Democratic senator Mark Warner has stated that Congress will defend NATO against presidential attempts to undermine it. Strong words. But as Daalder observed, NATO Secretary General Mark Rutte’s strategy of flattering Trump, to the point of expressing support for the Iran war despite opposition from virtually all other members, has already failed. Trump acts independently regardless of advice from those attempting to influence him. Congressional declarations of support face the same wall.

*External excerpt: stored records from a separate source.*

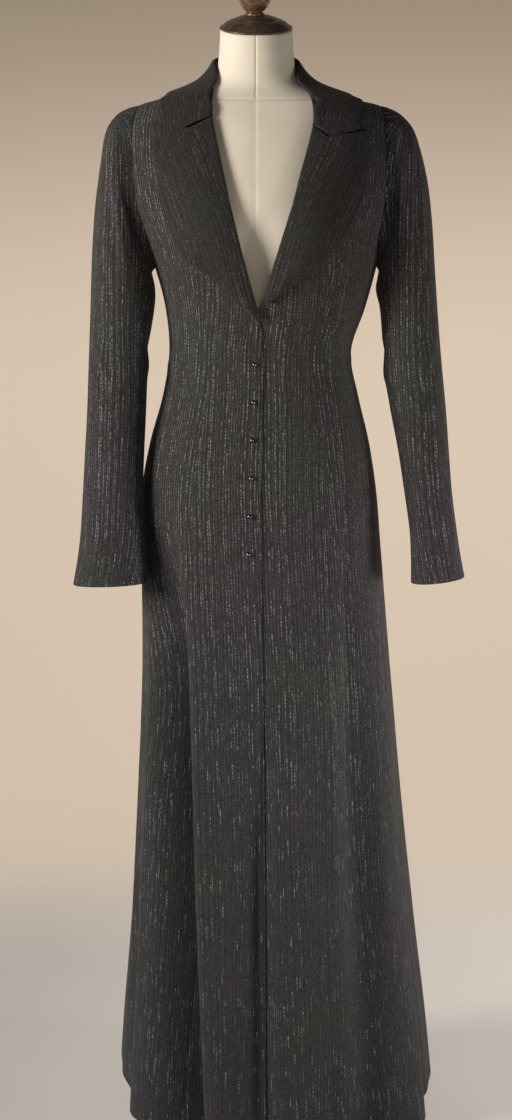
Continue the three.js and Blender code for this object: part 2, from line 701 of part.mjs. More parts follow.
for (const sign of [-1, 1]) {
  const side = sideName(sign);
  const rows = LAPEL[side];
  const last = rows.length - 1;
  const place = (u, row, depth) => {
    const { rollZ, edgeX, edgeZ } = rows[row];
    const rollX = along(FRONT_EDGE[side], 'z', 'x', rollZ);
    const dip = row === last ? notchDip(NOTCH[side], u) : 0;
    const x = lerp(rollX, edgeX, u);
    const z = lerp(rollZ, edgeZ, u) - dip;
    const lift = LAY_GAP + LAPEL_LIFT * Math.sin(Math.PI * Math.min(u * 0.8 + 0.1, 1));
    const under = sign > 0 ? underlap(x, z) : 0;
    return coatPoint(turnAtX(x, z), z, lift - under + TURNED_WALL - depth);
  };
  addPiece(`lapel_${side}`, wallGeometry(LAPEL_COLUMNS, last, TURNED_WALL, place), materials.turnedCloth);
}

// Collar fall and stand
function collarNotch(at) {
  const last = COLLAR.length - 1;
  if (at < 1) {
    return { ...COLLAR_NOTCH.right, fade: 1 - at };
  }
  return { ...COLLAR_NOTCH.left, fade: Math.max(0, at - last + 1) };
}

function collarPoint(at, share, out) {
  const value = (column) => between(COLLAR, column, at);
  const notch = collarNotch(at);
  const dip = notchDip(notch, share) * notch.fade;
  const turn = lerp(value('foldTurn'), value('edgeTurn'), share) * RADIANS;
  const z = lerp(value('foldZ'), value('edgeZ'), share) - dip;
  const laid = coatPoint(turn, z, COLLAR_LIFT + out);
  const fold = coatPoint(value('foldTurn') * RADIANS, value('foldZ'), LAY_GAP + out);
  const edge = coatPoint(value('edgeTurn') * RADIANS, value('edgeZ'), COLLAR_LIFT + out);
  const hung = fold.lerp(edge, share);
  return laid.lerp(hung, THREE.MathUtils.clamp(value('tent'), 0, 1));
}

{
  const last = COLLAR.length - 1;
  const place = (u, row, depth) => collarPoint((row * last) / COLLAR_STEPS, u, TURNED_WALL - depth);
  addPiece('collar_fall', wallGeometry(COLLAR_COLUMNS, COLLAR_STEPS, TURNED_WALL, place), materials.turnedCloth);
}
{
  const place = (u, row, depth) => {
    const turn = lerp(STAND.from, STAND.to, row / STAND.steps);
    const top = along(COLLAR, 'foldTurn', 'foldZ', turn) - STAND.below;
    return coatPoint(turn * RADIANS, lerp(STAND.bottom, top, u), -depth);
  };
  addPiece('collar_stand', wallGeometry(STAND.columns, STAND.steps, WALL, place), materials.turnedCloth);
}

// A turned piece from its profile, radius and height pairs from the axis round to the axis
function turned(profile, segments) {
  const geometry = new THREE.LatheGeometry(
    profile.map(([radius, height]) => new THREE.Vector2(radius, height)),
    segments,
  );
  return geometry.rotateX(HALF_PI);
}

function arc(radius, middle, from, to, steps) {
  return Array.from({ length: steps + 1 }, (_, i) => {
    const angle = lerp(from, to, i / steps) * RADIANS;
    return [radius * Math.cos(angle), middle + radius * Math.sin(angle)];
  });
}

// Buttons, each square to the cloth below it
for (let i = 0; i < BUTTONS.count; i += 1) {
  const z = BUTTONS.topZ - BUTTONS.pitch * i;
  const turn = turnAtX(BUTTONS.x + BUTTONS.drift * i, z);
  const seat = coatPoint(turn, z, LAY_GAP);
  const outward = coatPoint(turn, z, LAY_GAP + 1).sub(seat);
  const { radius, shank } = BUTTONS;
  const profile = [[0, 0], [shank, 0], ...arc(radius, radius + 0.6, -60, 60, 4), [0, 2 * radius + 0.6]];
  const button = addPiece(`button_${i + 1}`, turned(profile, 8), materials.button);
  button.position.copy(seat);
  button.quaternion.setFromUnitVectors(new THREE.Vector3(0, 0, 1), outward.normalize());
}

// Dress form: the body's own sections, inside the coat, with plain rounded shoulders
function formSurface(turn, z) {
  const row = section(z, FORM_SHOULDER);
  const { x, y } = sectionPoint(row, turn);
  const hollow = (z - FORM_HOLLOW.z) / FORM_HOLLOW.height;
  const side = (x - row.centre) / FORM_HOLLOW.width;
  const inward = y < 0 ? FORM_HOLLOW.depth * Math.exp(-hollow * hollow - side * side) : 0;
  return new THREE.Vector3(x, y + inward, z);
}

function formPoint(turn, z) {
  const ease = along(FORM_EASE, 'z', 'ease', z);
  const point = offsetPoint(formSurface, turn, z, -WALL - ease, 0.01, 1.5);
  if (z < ARMHOLE.under) {
    point.z = z;
  }
  point.z += NECK_TILT.slope * smooth(NECK_TILT.from, NECK_TILT.to, z) * point.y;
  return point;
}

{
  const positions = [];
  const index = [];
  for (const z of FORM_ROWS) {
    for (let i = 0; i < FORM_COLUMNS; i += 1) {
      positions.push(...formPoint((2 * Math.PI * i) / FORM_COLUMNS, z).toArray());
    }
  }
  const rows = FORM_ROWS.length;
  for (let j = 0; j < rows - 1; j += 1) {
    for (let i = 0; i < FORM_COLUMNS; i += 1) {
      const next = (i + 1) % FORM_COLUMNS;
      const a = j * FORM_COLUMNS + i;
      const b = j * FORM_COLUMNS + next;
      index.push(a, b, b + FORM_COLUMNS, a, b + FORM_COLUMNS, a + FORM_COLUMNS);
    }
  }
  for (const [row, step] of [[0, -1], [rows - 1, 1]]) {
    const centre = positions.length / 3;
    const z = FORM_ROWS[row];
    const tilt = NECK_TILT.slope * smooth(NECK_TILT.from, NECK_TILT.to, z);
    const low = formPoint(0, z);
    const high = formPoint(Math.PI, z);
    const middle = low.add(high).multiplyScalar(0.5);
    positions.push(middle.x, middle.y, z + tilt * middle.y);
    for (let i = 0; i < FORM_COLUMNS; i += 1) {
      const a = row * FORM_COLUMNS + i;
      const b = row * FORM_COLUMNS + ((i + 1) % FORM_COLUMNS);
      index.push(...(step > 0 ? [centre, a, b] : [centre, b, a]));
    }
  }
  addPiece('form_torso', closedGeometry(positions, index), materials.formCover);
}

// Neck cap and finial, on the sloping top of the neck
const neckTop = FORM_ROWS[FORM_ROWS.length - 1];
{
  const { radius, lip, dome } = CAP;
  const profile = [
    [0, 0],
    [radius - 1, 0],
    [radius + 0.5, 2],
    [radius, lip],
    [radius * 0.86, lip + dome * 0.3],
    [radius * 0.6, lip + dome * 0.68],
    [radius * 0.3, lip + dome],
    [0, lip + dome],
  ];
  const cap = addPiece('neck_cap', turned(profile, 24), materials.darkWood);
  cap.position.set(0, 0.5, neckTop + SEAM_GAP);
  cap.rotation.x = Math.atan(NECK_TILT.slope);
}
{
  const { x, neck, ball, height } = FINIAL;
  const profile = [
    [0, 0],
    [neck, 0],
    [neck, 3],
    [neck * 0.8, 5],
    ...arc(ball, 5 + ball * 0.86, -52, 62, 8),
    [5, height],
    [0, height + 1],
  ];
  const finial = addPiece('finial', turned(profile, 16), materials.darkWood);
  const slope = Math.atan(NECK_TILT.slope);
  const rise = CAP.lip + CAP.dome + SEAM_GAP * 2;
  finial.position.set(x, 0.5 - Math.sin(slope) * rise, neckTop + Math.cos(slope) * rise);
  finial.rotation.x = slope;
}

// Stand under the form: a steel pole in a collar, on a round base
{
  const top = FORM_ROWS[0] - SEAM_GAP;
  const bottom = BASE.height + SEAM_GAP;
  const { radius, collarRadius, collarHeight } = POLE;
  const profile = [
    [0, bottom],
    [radius, bottom],
    [radius, top - collarHeight],
    [collarRadius, top - collarHeight * 0.6],
    [collarRadius, top],
    [0, top],
  ];
  addPiece('form_pole', turned(profile, 20), materials.steel);
}
{
  const { radius, edge, height, boss } = BASE;
  const profile = [
    [0, 0],
    [radius - 3, 0],
    [radius, 4],
    [radius, edge - 4],
    [radius - 5, edge],
    [boss + 12, edge + 6],
    [boss, height - 3],
    [boss - 4, height],
    [0, height],
  ];
  addPiece('form_base', turned(profile, 28), materials.darkWood);
}

// The origin is the middle of the whole object's box, on the floor
const box = new THREE.Box3().setFromObject(model);
model.position.set(-(box.min.x + box.max.x) / 2, -(box.min.y + box.max.y) / 2, 0);
model.updateMatrixWorld(true);

export default model;
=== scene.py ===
import math

import bpy
import numpy as np
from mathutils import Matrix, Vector


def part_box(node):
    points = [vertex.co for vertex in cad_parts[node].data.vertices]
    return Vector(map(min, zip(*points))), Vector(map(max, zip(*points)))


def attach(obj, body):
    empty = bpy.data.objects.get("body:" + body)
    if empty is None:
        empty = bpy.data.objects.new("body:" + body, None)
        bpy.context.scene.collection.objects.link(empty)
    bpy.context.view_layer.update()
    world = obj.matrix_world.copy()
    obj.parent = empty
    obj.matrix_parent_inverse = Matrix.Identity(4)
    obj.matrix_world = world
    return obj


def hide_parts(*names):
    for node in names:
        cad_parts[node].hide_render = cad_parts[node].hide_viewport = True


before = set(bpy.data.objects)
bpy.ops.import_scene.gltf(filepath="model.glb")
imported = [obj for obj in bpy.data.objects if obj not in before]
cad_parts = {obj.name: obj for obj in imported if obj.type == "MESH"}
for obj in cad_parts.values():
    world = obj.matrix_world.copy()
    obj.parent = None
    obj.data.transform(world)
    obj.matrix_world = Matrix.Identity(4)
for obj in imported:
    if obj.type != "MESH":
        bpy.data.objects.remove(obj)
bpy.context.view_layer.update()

# Evening coat on a limbless dress form. The tables and sizes are in millimetres, measured from
# the form's axis and the floor, and the front faces -Y. Meshes are made in metres, on the same
# axis as the solids. Right and left are the wearer's, so the right front lies at -X.
MM = 0.001
base_low, base_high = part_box("form_base")
AXIS = Vector(((base_low.x + base_high.x) / 2, (base_low.y + base_high.y) / 2, 0))

# Camera, level with the chest and looking a little down
CAMERA_DISTANCE = 4.0
CAMERA_HEIGHT = 1.18
CAMERA_PITCH = 5.944
CAMERA_SENSOR = 36
CAMERA_LENS = 93.73

camera_data = bpy.data.cameras.new("camera")
camera_data.sensor_fit = "VERTICAL"
camera_data.sensor_height = CAMERA_SENSOR
camera_data.lens = CAMERA_LENS
camera = bpy.data.objects.new("camera", camera_data)
camera.location = AXIS + Vector((0, -CAMERA_DISTANCE, CAMERA_HEIGHT))
camera.rotation_euler = (math.radians(90 - CAMERA_PITCH), 0, 0)
bpy.context.collection.objects.link(camera)
bpy.context.scene.camera = camera


def table(columns, *rows):
    """A table with named columns, each one an array."""
    values = np.array(rows, dtype=float).T
    return dict(zip(columns.split(), values))


# Cloth thicknesses and the room between pieces
WALL = 2
TURNED_WALL = 2.6
SEAM_GAP = 0.1
LAY_GAP = 0.4

# Outer surface of the coat, a closed section at each height: its reach to each side, to the
# front and to the back, and how square it is, where 2 is an ellipse
BODY = table(
    "z right left front back square",
    (0, -188, 241, -214, 250, 2.9),
    (130, -181, 229, -200, 232, 2.8),
    (343, -169, 207, -177, 200, 2.5),
    (587, -158, 188, -153, 169, 2.35),
    (787, -158, 171, -135, 151, 2.25),
    (862, -157, 165, -128, 146, 2.2),
    (928, -145, 155, -119, 132, 2.2),
    (991, -127, 140, -109, 110, 2.2),
    (1050, -118, 130, -103, 91, 2.2),
    (1110, -123, 149, -111, 89, 2.25),
    (1165, -137, 164, -122, 96, 2.3),
    (1205, -152, 172, -127, 101, 2.3),
    (1250, -173, 186, -122, 105, 2.25),
    (1300, -186, 195, -108, 106, 2.2),
    (1352, -184, 192, -86, 98, 2.1),
    (1384, -158, 168, -68, 86, 2.1),
    (1390, -138, 143, -64, 83, 2.1),
    (1399, -108, 112, -58, 77, 2),
    (1406, -86, 88, -54, 72, 2),
    (1414, -68, 69, -52, 66, 2),
    (1426, -57, 58, -51, 60, 2),
    (1444, -54, 55, -50, 56, 2),
    (1470, -52, 53, -50, 53, 2),
    (1500, -51, 52, -50, 51, 2),
)

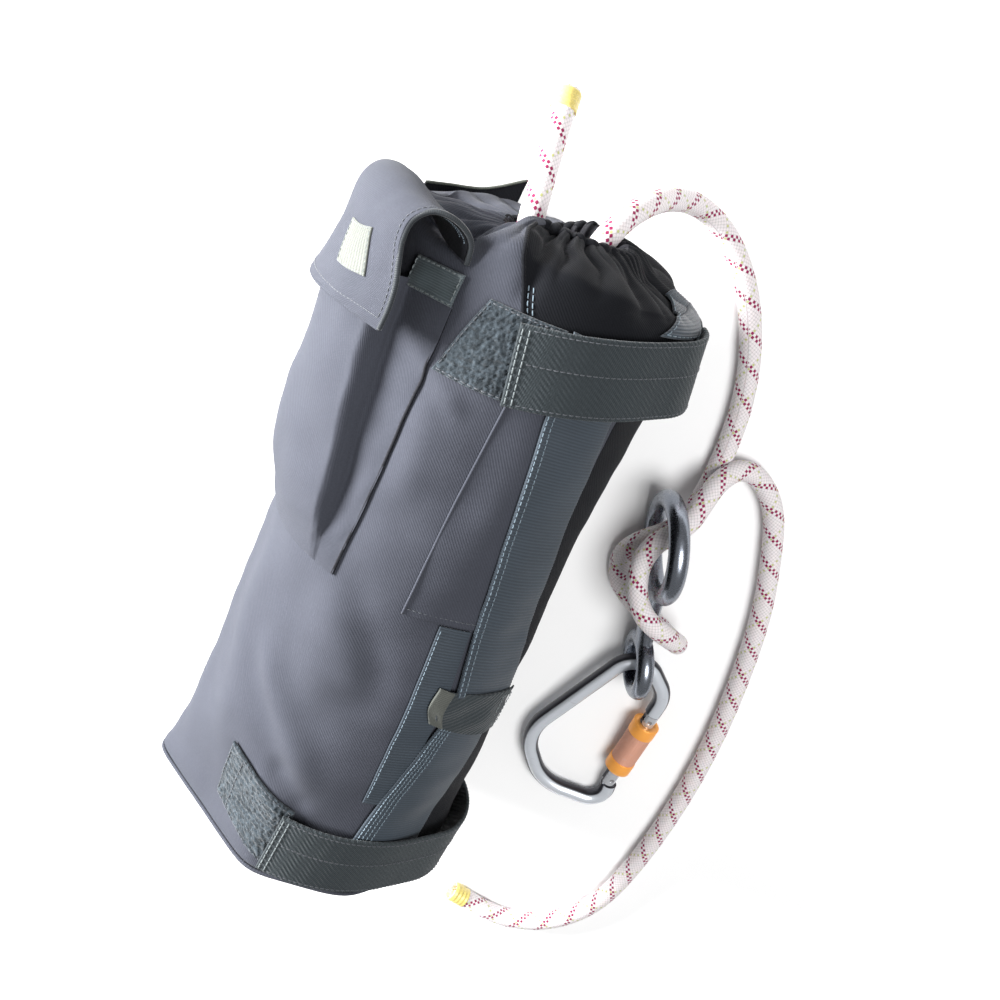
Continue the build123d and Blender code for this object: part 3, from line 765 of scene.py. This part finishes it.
def collar_material(theta, s):
    """0 light cloth, 1 dark cloth, 2 lining."""
    around = wrapped(theta)
    dark = (s > SHOULDER - 1) & (around > seam_angle(s)) & (around < COLLAR_END)
    back = (around > 45) & (around < 168)
    kind = np.where(dark | back, 1, 0)
    return np.where(s > LIP, 2, kind)


def make_body():
    """The light and dark cloth of the bag in one skin, from the bottom seam over the neck and inside."""
    theta = np.linspace(-180, 180, 361)[:-1]
    along = np.concatenate([
        np.linspace(BOTTOM, BOTTOM + 6, 7)[:-1],
        np.linspace(BOTTOM + 6, SHOULDER, 150)[:-1],
        np.linspace(SHOULDER, 240, 100)[:-1],
        np.linspace(240, 282, 20),
    ])
    s, t = np.meshgrid(along, theta, indexing="ij")
    tuck = -3.2 * (1 - smooth(BOTTOM, BOTTOM + 5, s)) ** 2
    points = on_bag(t, s, tuck)
    faces = grid_faces(len(along), len(theta), closed=True)[:, ::-1]
    uv = np.stack([np.radians(t).ravel() * CLOTH_R, s.ravel()], -1)
    body = piece("bag_cloth", metres(points.reshape(-1, 3)), faces, CLOTH, uv)
    body.data.materials.append(DARK_CLOTH)
    body.data.materials.append(LINING)
    kinds = collar_material(t[:-1] + 0.5, (s[:-1] + s[1:]) / 2).ravel()
    body.data.polygons.foreach_set("material_index", kinds.astype(np.int32))
    thicken(body, 1.0, -1)
    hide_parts("bag_sleeve", "collar", "base_panel")


def make_base():
    """The round end panel, sagging outward, with its piped seam."""
    theta = np.linspace(-180, 180, 181)[:-1]
    inward = np.linspace(1, 0.02, 40)
    reach, t = np.meshgrid(inward, theta, indexing="ij")
    edge = on_bag(t, BOTTOM + 0.5, -2.4)
    middle = np.array([0, BOTTOM, -6.0])
    points = middle + (edge - middle) * reach[..., None]
    sag = 4.2 * (1 - reach**2) + 1.3 * ripple(points[..., 0], points[..., 2], 70, 21) * (1 - reach**4)
    points[..., 1] -= sag + 0.5
    faces = [list(face) for face in grid_faces(len(inward), len(theta), closed=True)]
    faces.append([(len(inward) - 1) * len(theta) + k for k in reversed(range(len(theta)))])
    flat = points.reshape(-1, 3)
    base = piece("base_cloth", metres(flat), faces, DARK_CLOTH, flat[:, [0, 2]])
    thicken(base, 1.2, 1)
    ring = on_bag(np.linspace(-180, 180, 241), BOTTOM + 0.6, -0.9)
    tube("base_piping", ring, 1.1, CLOTH)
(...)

The question is no longer whether NATO will change. It is changing. The old alliance — the one where American power underwrote European security in exchange for political solidarity — is functionally finished. What matters now is what replaces it. Europe has the economic weight, the industrial base, and, increasingly, the political will to build a credible defense architecture. What it does not have is time. The Russian threat window opens as early as 2027. The capability gap requires a decade and a trillion dollars to close. That arithmetic is unforgiving.
I believe Europe can build something workable, but not by 2027, and not without accepting risks that no European leader has yet been willing to articulate publicly. That means interim measures — accelerated procurement of off-the-shelf systems, deeper bilateral defense pacts between frontline states, and an honest reckoning with the nuclear question — will matter more than any long-term spending plan. The survival problem is real, the deadline is real, and the margin for diplomatic wishful thinking has run out.